Bresheeth’s parents moved to Israel in 1948. His father was the first prisoner of conscience in the Israel Defense Forces (IDF). Professor Bresheeth described how “he became an anti-Zionist and his parents slowly changed over time from being anti-Zionist and pacifist to being Zionist”. He also talked about “the Book of Joshua in the Bible containing 26 chapters. The foundation of Zionist thinking about what they think of the Palestinians comes from this portion of the Bible. God commands the Israelites to wipe out the Gibeonites, living around Jerusalem and the population living in Canaan and the concept of Promised land in what is now Palestine”. He said “9,000 Palestinians were killed before the creation of Israel, by the British and their Jewish auxiliary forces during the British mandate”.
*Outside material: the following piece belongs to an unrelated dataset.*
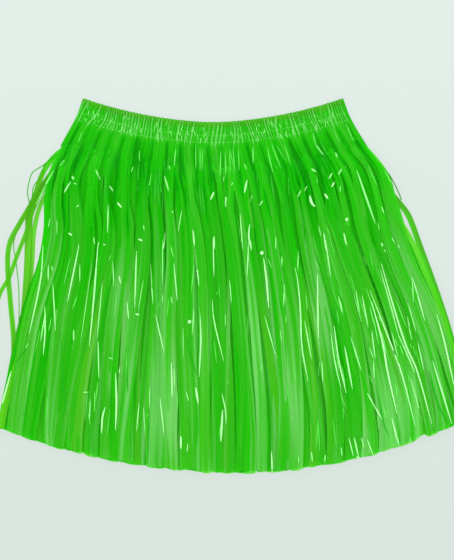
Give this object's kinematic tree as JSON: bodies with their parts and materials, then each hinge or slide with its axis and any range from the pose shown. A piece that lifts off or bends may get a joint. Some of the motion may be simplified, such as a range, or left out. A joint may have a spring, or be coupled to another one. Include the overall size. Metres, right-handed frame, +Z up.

Taking up Mr. Raza Kazim’s mention of the eight steps leading to genocide Professor Haim said, “we should not wait for the eight steps, there may be eight or there might be just two, not all genocides are the same”. He also described “genocidal expulsions (not use ethnic cleansing used to by Karadjic and Mladic), ex-Yugoslavia, Myanmar and Palestine and incarcerating children as in the US and Israel. Racism and xenophobia, racism prevalent in society leads to genocide, Islamophobia is currently prevalent in the UK”.
The last speaker was Mrs. Rania Madi who talked about “the current situation in Palestine. She talked about the UN language saying that being a lawyer she knows that how words are used is important. She talked about how the word genocide is still not used for Palestine, instead there are other whitewash terms like ethnic cleansing, and other terms like war crime and crime against humanity.
USA, Israel, Turkey have not accepted the UN convention against genocide. Recognition means reparation and compensation. The case of Palestine is often described as incremental genocide. Eight million Palestinians are not permitted to return from where they were evicted. The UN Special Rapporteur on “the situation of human rights in the Palestinian territories occupied since 1967”, Richard Falk described what is happening in Israel and Palestine as Apartheid, another word no one wants to use to describe what is happening in Israel and Palestine”.
There is daily suffering, coercive measure, refugees, IDPs, an 8m tall wall dividing Palestinians and Israelis. The wall has prevented Palestinians’ free movement and access to land they previously owned. Professor Haim Bresheeth described “the situation in Gaza where drinkable water is denied and there is only enough drinkable water for one year”.
The event finished with a Q&A where questions from the auditions addressed issues like state responsibility to prevent genocide and improve human rights in the current UN international system in terms of the Sustainable Development Goals set by the UN and individual responsibility to prevent genocide.